If we are fortunate, we learn to appreciate nature and seek to feel being a part of nature, not treat nature as something to be used up whenever convenient. We find a way to understand that Mother Nature bats last. No species yet has controlled it’s own destiny. In fact over 97% of species ever existing are now extinct. We learn that human values, not family values, are the obligatory demands after the formative years of our offspring is completed. The care of all adults is the responsibility of all adults via the Golden Rule, and that government exists for just that purpose. Yes, for human society to be a healthy one, we are all, individually and collectively, our brother’s keeper.
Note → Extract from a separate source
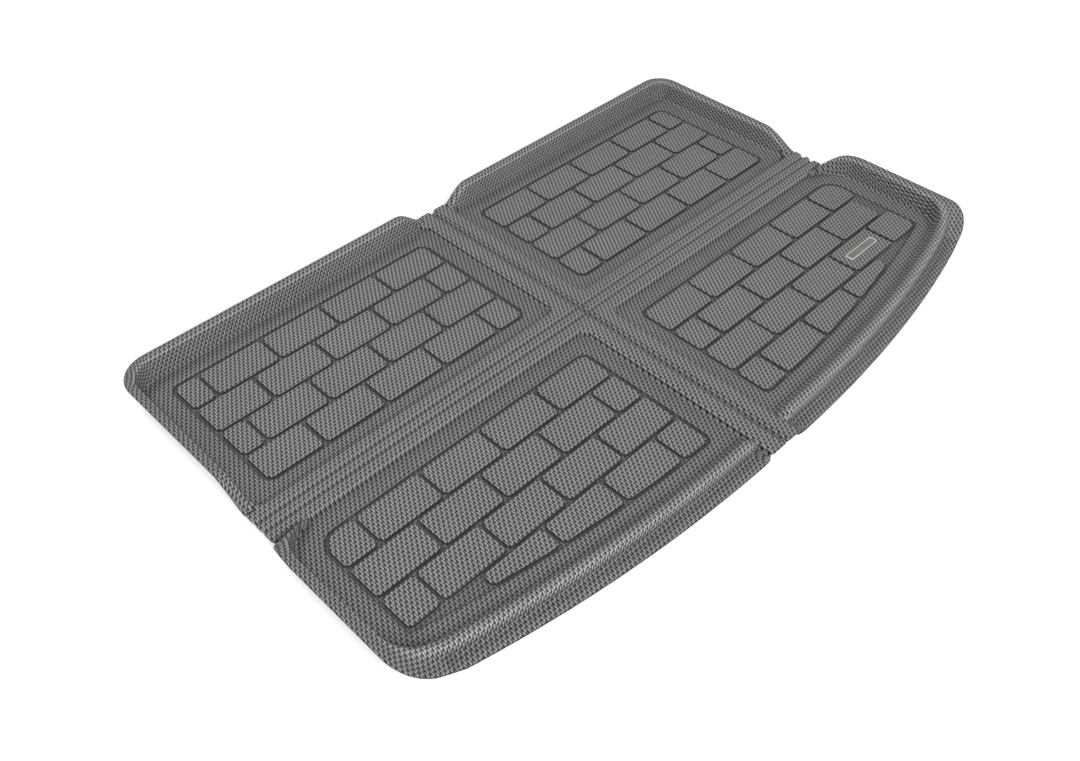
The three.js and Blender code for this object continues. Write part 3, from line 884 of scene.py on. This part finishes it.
def front_lip(side):
    edge_x = FRONT_EDGES[side]
    radius = FRONT_CORNERS[side]
    foot_x = edge_x - side * LIP_REACH
    foot_y = FRONT_EDGE - LIP_REACH
    ramp_foot = FOLD_Y + FOLD_HALF
    band_foot = FOLD_X + side * FOLD_HALF
    shares = [(k / RAMP_STEPS) ** RAMP_CROWDING for k in range(RAMP_STEPS + 1)]
    stations = [station((foot_x, ramp_foot - SEAM), (edge_x, ramp_foot - SEAM), 0)]
    for t in shares:
        y = ramp_foot + t * SIDE_RAMP
        stations.append(station((foot_x, y), (edge_x, y), ramp_lift(t)))
    centre = Vector((foot_x - side * radius, foot_y - radius))
    for k in range(CORNER_STEPS + 1):
        angle = k / CORNER_STEPS * math.pi / 2
        out = Vector((side * math.cos(angle), math.sin(angle)))
        stations.append(station(centre + out * radius, centre + out * (radius + LIP_REACH), 1))
    for t in reversed(shares):
        x = band_foot + side * t * FRONT_RAMP
        stations.append(station((x, foot_y), (x, FRONT_EDGE), ramp_lift(t)))
    x = band_foot - side * SEAM
    stations.append(station((x, foot_y), (x, FRONT_EDGE), 0))
    return carried_sheet(stations)


def sill_corner(side):
    """Foot and edge of a rear tray's outer corner at the sill, as matching curves."""
    edge_x = REAR_EDGES[side]
    foot_x = edge_x - side * LIP_REACH
    turn = SILL_CORNER - LIP_REACH / 2
    foot_end = foot_x - side * turn
    edge_end = edge_x - side * SILL_CORNER
    foot_y = bow(foot_x) + CREST_REACH
    foot = curve_points(Vector((foot_x, foot_y + turn)), Vector((foot_x, foot_y)),
                        Vector((foot_end, bow(foot_end) + CREST_REACH)), SHOULDER_STEPS)
    edge = curve_points(Vector((edge_x, bow(edge_x) + SILL_CORNER)), Vector((edge_x, bow(edge_x))),
                        Vector((edge_end, bow(edge_end))), SHOULDER_STEPS)
    return foot, edge


def sill_station(x, crest=CREST_HEIGHT, inset=0.0):
    return station((x, bow(x) + CREST_REACH), (x, bow(x) + inset), 1, 1.0, crest)


def shoulder_stations(side):
    """Stations where a rear tray's lip rises from the band round the shoulder."""
    edge_x = REAR_EDGES[side]
    band_foot = FOLD_Y - FOLD_HALF
    start = Vector((FRONT_EDGES[side] - side * FOLD_END_INSET, band_foot - SHOULDER_START))
    control = Vector((edge_x - side * SHOULDER_INSET, band_foot - SHOULDER_START - SHOULDER_INSET))
    edges = curve_points(start, control, Vector((edge_x, band_foot - SHOULDER_END)), SHOULDER_STEPS)
    centre = Vector((edge_x - side * (LIP_REACH + SHOULDER_RADIUS), band_foot - SHOULDER_RADIUS))
    stations = []
    for k, edge in enumerate(edges):
        angle = k / SHOULDER_STEPS * math.pi / 2
        foot = centre + Vector((side * math.sin(angle), math.cos(angle))) * SHOULDER_RADIUS
        if k == 0:
            foot.y += SEAM
        stations.append(station(foot, edge, math.sin(angle)))
    return stations


def flange_end(side, end):
    """Stations where the crest falls and the flange rounds off at the band along the car."""
    stations = []
    for k in range(1, END_STEPS + 1):
        share = 1 - k / END_STEPS
        height = lerp(CREST_END_SHARE, 1, math.sin(share * math.pi / 2))
        inset = FLANGE_END_INSET[side] * (1 - math.sqrt(1 - (1 - share) ** 2))
        stations.append(sill_station(end + side * CREST_RUN_OUT * share, CREST_HEIGHT * height, inset))
    last = CREST_HEIGHT * CREST_END_SHARE
    stations.append(sill_station(end - side * SEAM, last, FLANGE_END_INSET[side]))
    return stations


def rear_lip(side):
    stations = shoulder_stations(side)
    for k, (foot, edge) in enumerate(zip(*sill_corner(side))):
        stations.append(station(foot, edge, 1, eased(k / SHOULDER_STEPS, *SILL_TURN)))
    foot, edge, lift, turned, crest = stations[-1]
    begin = edge.x - side * BLEND_LENGTH
    foot_begin = Vector((begin, bow(begin) + CREST_REACH))
    for k in range(1, BLEND_STEPS):
        share = k / BLEND_STEPS
        edge_x = lerp(edge.x, begin, share)
        foot_x = foot.lerp(foot_begin, share).x
        stations.append(station((foot_x, bow(foot_x) + CREST_REACH), (edge_x, bow(edge_x)), 1,
                                lerp(turned, 1, share)))
    end = FOLD_X + side * FOLD_HALF
    for k in range(BOW_STEPS + 1):
        stations.append(sill_station(lerp(begin, end + side * CREST_RUN_OUT, k / BOW_STEPS)))
    return carried_sheet(stations + flange_end(side, end))


# Trays and pads


def rounded_rect(x0, y0, x1, y1, radii):
    """Rectangle with rounded corners; the radii go right rear, right front, left front, left rear."""
    points = []
    corners = ((x1, y0, -1, 1), (x1, y1, -1, -1), (x0, y1, 1, -1), (x0, y0, 1, 1))
    for (x, y, in_x, in_y), radius, turn in zip(corners, radii, (-90, 0, 90, 180)):
        for k in range(CORNER_STEPS + 1):
            angle = math.radians(turn + 90 * k / CORNER_STEPS)
            points.append(Vector((x + in_x * radius + radius * math.cos(angle),
                                  y + in_y * radius + radius * math.sin(angle))))
    return points


def tray_edge(side, front):
    return FRONT_EDGES[side] if front else REAR_EDGES[side]


def front_floor(side):
    outer = FRONT_EDGES[side] - side * LIP_REACH
    inner = FOLD_X + side * (FOLD_HALF - SEAM)
    radii = [COVERED] * 4
    radii[2 if side < 0 else 1] = FRONT_CORNERS[side]
    return rounded_rect(min(outer, inner), FOLD_Y + FOLD_HALF - SEAM, max(outer, inner),
                        FRONT_EDGE - LIP_REACH, radii)


def rear_floor(side):
    outer = REAR_EDGES[side] - side * LIP_REACH
    inner = FOLD_X + side * (FOLD_HALF - SEAM)
    near = FOLD_Y - FOLD_HALF + SEAM
    points = [Vector((inner, near)), Vector((outer - side * SHOULDER_RADIUS, near))]
    for k in range(1, SHOULDER_STEPS + 1):
        angle = k / SHOULDER_STEPS * math.pi / 2
        points.append(Vector((outer - side * SHOULDER_RADIUS * (1 - math.sin(angle)),
                              near - SEAM - SHOULDER_RADIUS * (1 - math.cos(angle)))))
    points += sill_corner(side)[0]
    start = points[-1].x
    for k in range(1, BOW_STEPS + 1):
        x = lerp(start, inner, k / BOW_STEPS)
        points.append(Vector((x, bow(x) + CREST_REACH)))
    return points


def field_outline(side, front, inset):
    """Outline of a tray's pad field, drawn in from the middle of its border groove by an inset."""
    outer = tray_edge(side, front) - side * (FIELD_INSETS[side] + inset)
    inner = FOLD_X + side * (FIELD_FROM_FOLD + inset)
    r = FIELD_CORNER - inset
    if front:
        y0 = FOLD_Y + ROWS_FROM_FOLD + inset
        y1 = FOLD_Y + ROWS_FROM_FOLD + ROWS * ROW_PITCH - inset
        return rounded_rect(min(outer, inner), y0, max(outer, inner), y1, (r, r, r, r))
    sill = FIELD_FROM_SILL + inset
    top = FOLD_Y - ROWS_FROM_FOLD - inset
    big = SHOULDER_FIELD_CORNER - inset
    turned = inner + side * r
    points = curve_points(Vector((inner, bow(inner) + sill + r)), Vector((inner, bow(inner) + sill)),
                          Vector((turned, bow(turned) + sill)), CORNER_STEPS)
    for k in range(1, BOW_STEPS + 1):
        x = lerp(turned, outer, k / BOW_STEPS)
        points.append(Vector((x, bow(x) + sill)))
    for k in range(CORNER_STEPS + 1):
        angle = k / CORNER_STEPS * math.pi / 2
        points.append(Vector((outer - side * big * (1 - math.cos(angle)),
                              top - big * (1 - math.sin(angle)))))
    for k in range(CORNER_STEPS + 1):
        angle = k / CORNER_STEPS * math.pi / 2
        points.append(Vector((inner + side * r * (1 - math.sin(angle)), top - r * (1 - math.cos(angle)))))
    return points


def pad_spans(side, front, row):
    """Spans of the pads in one row, as distances from the middle fold."""
    end = side * (tray_edge(side, front) - FOLD_X) - FIELD_INSETS[side]
    shifted = row % 2 == 1 if front else row % 2 == 0
    joints = [FIELD_FROM_FOLD]
    joint = FIRST_JOINT + (PAD_PITCH / 2 if shifted else 0)
    while joint < end - PAD_GROOVE:
        joints.append(joint)
        joint += PAD_PITCH
    joints.append(end)
    return [(a, b) for a, b in zip(joints, joints[1:]) if b - a >= SHORTEST_PAD]


def row_lines(front, row):
    near = ROWS_FROM_FOLD + row * ROW_PITCH
    far = near + ROW_PITCH
    return (FOLD_Y + near, FOLD_Y + far) if front else (FOLD_Y - far, FOLD_Y - near)


def edge_angle(edge):
    return edge.calc_face_angle(0.0)


def pad_blocks(side, front):
    """Square blocks of one tray's pads, each as its lower and upper ring."""
    half = PAD_GROOVE / 2
    blocks = []
    for row in range(ROWS):
        y0, y1 = row_lines(front, row)
        for near, far in pad_spans(side, front, row):
            outer = FOLD_X + side * far
            if not front and y1 - half - (bow(outer) + FIELD_FROM_SILL + half) < LOWEST_PAD:
                continue
            x0 = min(FOLD_X + side * near, outer) + half
            x1 = max(FOLD_X + side * near, outer) - half
            outline = ((x0, y0 + half), (x1, y0 + half), (x1, y1 - half), (x0, y1 - half))
            blocks.append([[(x, y, z) for x, y in outline] for z in (PAD_BASE - PAD_ROOT, FLOOR_TOP)])
    return blocks


def bevelled(bm, edges, offset, segments):
    bmesh.ops.bevel(bm, geom=edges, offset=offset, affect="EDGES", segments=segments, profile=0.5,
                    material=-1, clamp_overlap=True)


def tray_pads(side, front):
    """Pads of one tray: blocks kept inside the field, with round corners and rolled upper edges."""
    inset = PAD_GROOVE / 2
    inside = levels(lambda reach: field_outline(side, front, reach), ((inset, 0), (inset, ABOVE)))
    pads = combine(grown_form(*pad_blocks(side, front)), "INTERSECT", [grown_form(inside)])
    bm = bmesh.new()
    bm.from_mesh(pads.data)
    bm.verts.layers.float.remove(bm.verts.layers.float["pad"])
    bmesh.ops.dissolve_limit(bm, angle_limit=FLAT_ANGLE, verts=bm.verts, edges=bm.edges)
    proud = [e for e in bm.edges if edge_angle(e) > PROUD_ANGLE]
    upright = [e for e in proud if abs(e.verts[0].co.z - e.verts[1].co.z) > UPRIGHT_RISE]
    bevelled(bm, upright, PAD_CORNER, PAD_CORNER_SEGMENTS)
    proud = [e for e in bm.edges if edge_angle(e) > PROUD_ANGLE]
    top = [e for e in proud if min(v.co.z for v in e.verts) > FLOOR_TOP - LEVEL_GAP]
    bevelled(bm, top, PAD_ROLL, PAD_ROLL_SEGMENTS)
    bpy.data.objects.remove(pads)
    return form(bm, pad=1.0)


def tray(side, front):
    floor = front_floor(side) if front else rear_floor(side)
    tray_floor = grown_form([[(p.x, p.y, z) for p in floor] for z in (0, FLOOR_TOP)])
    edge = -PAD_GROOVE / 2
    heights = [(edge - reach, z) for reach, z in BORDER_PROFILE]
    heights.append((heights[-1][0], ABOVE))
    recess = levels(lambda inset: field_outline(side, front, inset), heights)
    tray_floor = combine(tray_floor, "DIFFERENCE", [grown_form(recess)])
    return combine(tray_floor, "UNION", [tray_pads(side, front)])


# Whole sheet


def corner_fills():
    """Fills of the tray corners beside the bands, round the crossing and at the lips."""
    at_lip = CORNER_REACH_AT_LIP
    fills = []
    for side in (-1, 1):
        band_x = FOLD_X + side * FOLD_HALF
        outer = FRONT_EDGES[side] - side * LIP_REACH
        fills.append(tray_corner(band_x, FOLD_Y + FOLD_HALF, side, 1))
        fills.append(tray_corner(band_x, FOLD_Y - FOLD_HALF, side, -1))
        fills.append(tray_corner(band_x, FRONT_EDGE - LIP_REACH, side, -1, limit_y=at_lip))
        fills.append(tray_corner(outer, FOLD_Y + FOLD_HALF, -side, 1, limit_x=at_lip))
    return [paint_foot_shade(grown_form(fill)) for fill in fills]


def liner():
    """Whole sheet, joined into one closed piece and brought from millimetres to metres."""
    fills = corner_fills()
    pieces = []
    for side in (-1, 1):
        pieces += [front_lip(side), rear_lip(side), tray(side, True), tray(side, False)]
    piece = combine(fold_cross(), "UNION", fills + pieces)
    piece.name = "liner_sheet"
    mesh = piece.data
    mesh.name = "liner_sheet"
    mesh.transform(Matrix.Scale(MM, 4))
    bm = bmesh.new()
    bm.from_mesh(mesh)
    bmesh.ops.dissolve_degenerate(bm, dist=TINY_EDGE * MM, edges=bm.edges)
    bm.to_mesh(mesh)
    bm.free()
    mesh.materials.clear()
    mesh.materials.append(sheet_material())
    mesh.shade_smooth()
    mesh.set_sharp_from_angle(angle=SHEET_SHARP_ANGLE)
    flats = piece.modifiers.new("even_shading", "WEIGHTED_NORMAL")
    flats.keep_sharp = True
    flats.weight = EVEN_WEIGHT
    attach(piece, "root")
    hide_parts("boot_liner")


def badge():
    """Blank plate with a polished rim and a sunk, brushed face."""
    box = [Vector(corner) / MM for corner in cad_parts["badge_plate"].bound_box]
    low = [min(corner[i] for corner in box) for i in range(3)]
    high = [max(corner[i] for corner in box) for i in range(3)]
    rings = []
    for inset, rise in BADGE_PROFILE:
        radii = (max(BADGE_RADIUS - inset, BADGE_LEAST_RADIUS),) * 4
        outline = rounded_rect(low[0] + inset, low[1] + inset, high[0] - inset, high[1] - inset, radii)
        rings.append([(p.x, p.y, low[2] + rise) for p in outline])
    bm = bmesh.new()
    grow(bm, rings)
    bmesh.ops.recalc_face_normals(bm, faces=bm.faces)
    mesh = bpy.data.meshes.new("badge_metal_plate")
    bm.to_mesh(mesh)
    bm.free()
    mesh.transform(Matrix.Scale(MM, 4))
    mesh.materials.append(badge_material((low[2] + BADGE_FACE_RISE) * MM))
    mesh.shade_smooth()
    mesh.set_sharp_from_angle(angle=BADGE_SHARP_ANGLE)
    piece = bpy.data.objects.new("badge_metal_plate", mesh)
    bpy.context.scene.collection.objects.link(piece)
    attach(piece, "root")
    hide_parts("badge_plate")


camera()
studio_floor()
studio_world()
for lamp in LAMPS:
    area_light(*lamp)
liner()
badge()

bpy.context.scene.view_settings.view_transform = "Standard"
To the extent we cannot find the will to protect and nurture the less fortunate—we are, in reality, their executioner. Every major empire in history fell essentially because their foreign empire of some sort was too expensive to maintain, and at home too much of that nation’s wealth was in the hands of the wealthy few. “If we cannot save the many who are poor, we cannot save the few who are rich.”

We learn that compulsive behaviors of any sort are self destructive, that failure to properly judge when enough is enough, of most anything, will never lead to personal contentment. We learn that science, not feelings, not inherited religious dogma, leads to correct answers about life. We learn that some aspects of life are beyond reason like sex, the extent of our own personal importance, what God is like, where God came from, and the direction of evolution in the future. 

We learn to accept that death is a natural end point of life. No one gets out of this world alive. We learn that it is our personal right to control our own dying process via written directives, or sane decisions at the time we make the very personal decision as to when enough is enough. We have no need to fear death, just to fear that social and religious dogmas might force us to endure a difficult and tortured dying process. To fear death is to have never accepted with gratitude the fact that we had a chance to exist at all. Gratitude should be the dominant personal emotion during the dying process. To accept life with gratitude for the chance, and not generate the illusion that God (however defined) will save us from danger, negate any of the laws which govern the evolutionary process on our behalf in order to enhance our own life—then we avoid ending up in life feeling “Why God has thou forsaken me?” The exceptions are of course murders, sudden fatal disasters of any sort, including accidents—these kind of deaths are not seeped in gratitude. Tragedies in life are everywhere. Evolution is genius, but the process can often be brutal—one of those no pain, no gain processes. We don’t play the lottery because we can do anything to make us win, but because we have a chance to win, no matter how slim. Being born was essentially an involuntary lottery. 


A musing of this sort cannot written all at one time. We spend a lifetime learning so much about so many aspects of life. Learning is personal. Conclusions differ. For me, learning is what gives life the most meaning. Retirement is a great time in that there is enough time available to learn and cogitate in depth about all that we have experienced in life. Learning is self rewarding, it contributes to personal contentment, it is inexpensive, it mellows us out, it is something we can best do on our own. Of course it has limitations and is subject to human error. So from time to time, in the quietude of peculiar moments, the time will be ripe to address other ‘best things learned about life’.  Nothing in bold letters here, or everything would be in bold letters.